I should teach it as a college class…

“How to crawl Gun Shows.”

To many guys go out to a Big Gun Show, and think they are going to fall on an old under valued classic and flip it for a mint.   Guys, just because the gun is old and rusty, doesn’t mean it’s valuable.   No, Dillinger did not own that gun.

Guns are a very fickle market.  Old guns, even more so.  However there are some older guns that if you can find at the right price, you can reliably turn them for a profit.  But to do this, you have to know the guns you are looking at… and you have to know the guys looking for them.  Old S&W’s are a solid.  Old Winchesters are too.  The only problem is that everyone knows that.  So finding a decent condition gun at a good price is usually the difficult trick.  Sometimes you can luck on one, but you can’t bank on stumbling into them with regularity.   So you have to look for other classics that have followings… SIG’s, Colt, Savage, Remingtons, (Believe it or not, they didn’t always make model 700’s)  Mausers.   (Not ever Mauser was WWII, German)

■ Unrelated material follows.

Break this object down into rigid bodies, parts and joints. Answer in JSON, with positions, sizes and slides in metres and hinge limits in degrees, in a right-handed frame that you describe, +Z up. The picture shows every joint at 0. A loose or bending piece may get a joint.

Now, you can’t go around the gun show with a great big copy of a Blue Book.  That’s uncool and the dealers will not treat you well.  So what you need to do is find a couple groups of guns that interest you, and you need to educate yourself on them in detail.  Learn histories, dates, places, and the conditional values.  You can’t find everything on the internets… so you are going to have to read books.

When you hit the next gunshow – look only for those guns you know something about.  Check conditions carefully.  Take some Binos with you.  You can use them as a microscope if you look through them backwards holding the ocular lens within an inch.  Look for wear marks, pitting, examine markings, and look for things that the gun should have.  For example, that S&W 745 IPSC we took in on trade… everything on it was golden save for one thing.  It had adjustable sights.  It should have had fixed sights.  That actually hurts its value off the bat.  Unless you find out that yes, it did indeed come from the factory with an adjustable.  Then it can help the value.  If a gunsmith or a Bubba put the adjustable sight on it – hurt value.  That means you have to know the types of adjustable sights S&W had at the time of manufacture to tell if its period correct.  Cause a gun in the 80’s, in spite of what the guy at the table in the gun show says – did not ship with night sights from Trijicon.  (That’s just an example, nothing to do with the aforementioned Smith)

One you get a handful of guns down pat… your ready to do a major gun show crawl.

5 thoughts on “I should teach it as a college class…”

  1. +1 on reading up on the market price for your desired gun, and I’d also like to add one more piece of advice: be flexible.

    One of the guys I went to my last gun show with was in the market for a military-surplus M1911. But not just any M1911: it had to be manufactured by Colt, issued during WWII, carried by a Marine in the Pacific Theater, and used in action. Surprise surprise, he didn’t find a gun that fit that exact criteria, and the cheapest WWII-era M1911 he found cost north of $1600, which was about $1000 more than he was prepared to spend.

    Fortunately (for me and him) I think I’m successfully steering him towards a new Springfield M1911 GI model.

  2. I usually go with an amount that I’m willing to spend and see what’s on offer. The prices at shows range from interesting to sell a kidney, but every so often, there’s something that I’ve been wanting. But I’m not buying with the intent of selling later. At a show, I’m looking for the kind of gun that I don’t see regularly at stores.

  3. My gripe is the sellers who have just normal stuff made in the millions that act like they have Stalins personal piece and want to charge you the sky for it.